Friday, August 3, 2012

New Illinois laws aim to protect the elderly from abuse, neglect and financial exploitation

CHICAGO — New laws signed by Gov. Pat Quinn this weekend are aimed at protecting the elderly in Illinois by increasing oversight of caregivers and making it easier for authorities to respond to cases of abuse or neglect.

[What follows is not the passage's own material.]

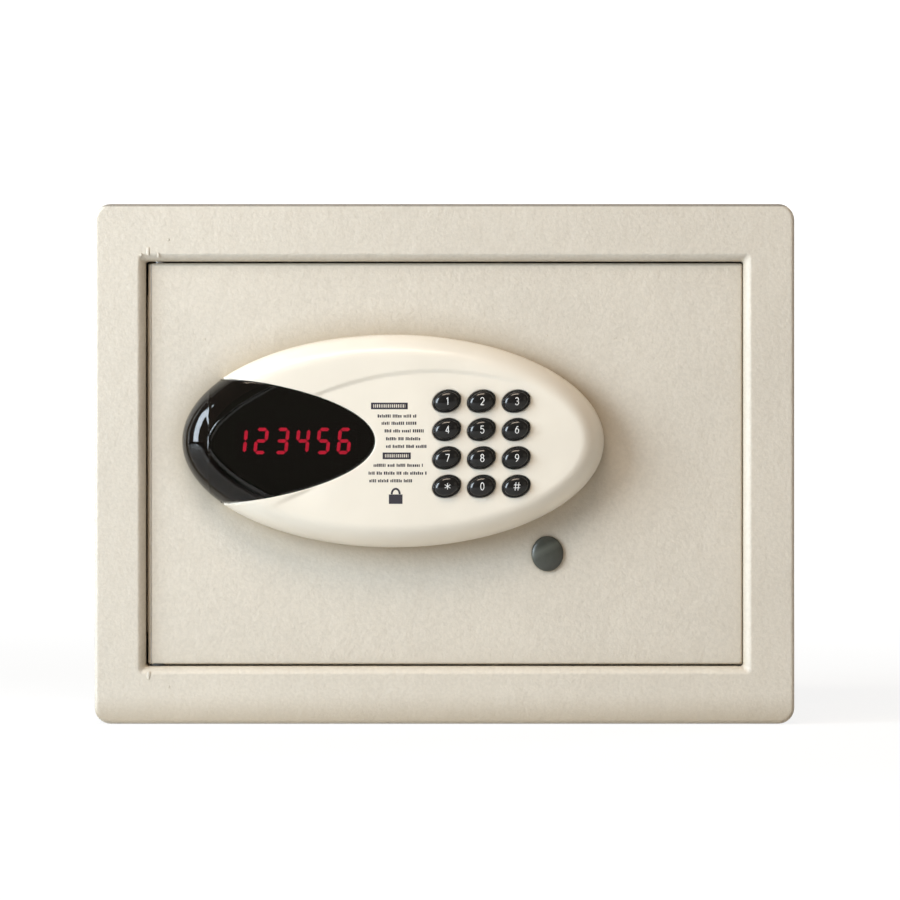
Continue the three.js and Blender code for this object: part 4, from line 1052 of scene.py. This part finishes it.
def guide_print():
    """Rows of meaningless marks under two plain bars, and a plain padlock sign."""
    rng = np.random.default_rng(7)
    patches = []
    lines = [
        (-7.5, 11.3, 12.4),
        (-5.5, 11.8, 8.8),
        (-4, 15.6, 5.0),
        (-3.3, 13.5, 1.1),
        (-3.3, 17, -2.7),
        (-9.5, 14.6, -12.1),
        (-12, 16.6, -16.0),
        (-11.6, 9.2, -19.8),
    ]
    for x0, x1, z in lines:
        x = x0
        left = rng.integers(3, 8)
        while x < x1:
            width = rng.uniform(0.45, 0.8)
            tall = rng.choice([0.78, 0.78, 0.62])
            patches.append(dash(x, x + width, z - 0.78, z - 0.78 + 2 * tall))
            x += width + 0.28
            left -= 1
            if left == 0:
                x += 0.75
                left = rng.integers(3, 9)
    for x0, x1, z in ((-10.8, 7.5, 17.4), (-5, 9, -7.4)):
        patches.append(dash(x0, x1, z + 0.8, z + 1.65, 10))
        patches.append(dash(x0, x1, z - 1.65, z - 0.8, 10))
        patches.append(dash(x0, x0 + 1.2, z - 0.85, z + 0.85))
        patches.append(dash(x1 - 1.2, x1, z - 0.85, z + 0.85))
        x = x0 + 1.2
        while x < x1 - 1.2:
            x += rng.uniform(0.3, 0.55)
            patches.append(dash(x, x + 0.5, z - 0.85, z + 0.85))
            x += 0.5
    patches.append([(-1.9, -31.3), (4.9, -31.3), (4.9, -26.6), (-1.9, -26.6)])
    angles = np.linspace(0, math.pi, 14)
    outer = [(1.5 + 2.5 * math.cos(a), -26.5 + 3.2 * math.sin(a)) for a in angles]
    inner = [(1.5 + 1.5 * math.cos(a), -26.5 + 2.2 * math.sin(a)) for a in angles[::-1]]
    patches.append(outer + inner)
    points, faces = [], []
    for patch in patches:
        add_prism(points, faces, conform(patch, 0.03))
    printed = smooth_outward("guide_print", on_panel(points), faces)
    return settle(printed, "door", "print", "key_plastic")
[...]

One of the new pieces of legislation allows prosecutors to ask a court to freeze a suspect's assets if he is charged with financial exploitation of an elderly person. That's meant to keep a defendant from spending stolen money before restitution is collected.


Full Article and Source:
New Illinois laws aim to protect the elderly from abuse, neglect and financial exploitation

4 comments:

Thelma said...

Freeze a suspect's assets - with or without prior notice?

StandUp said...

The freezing of assets under suspicion sounds good, but what if the person is innocent? And how long are the assets to be frozen?

Luis said...

My thoughts exactly.

Rudy said...

The question remains. Why are courts giving million dollar estates to guardians and conservators? All that money is not needed for the guardian to control. If a person is forced on guardianship, the person's money, all but a small amount necessary to live and pay normal bills should be available. The rest needs to be frozen immediately. Courts admit they have no way to stop guardians from dipping into senior estates, then once the damage is done there is no more money left to "freeze." The senior's money is all gone.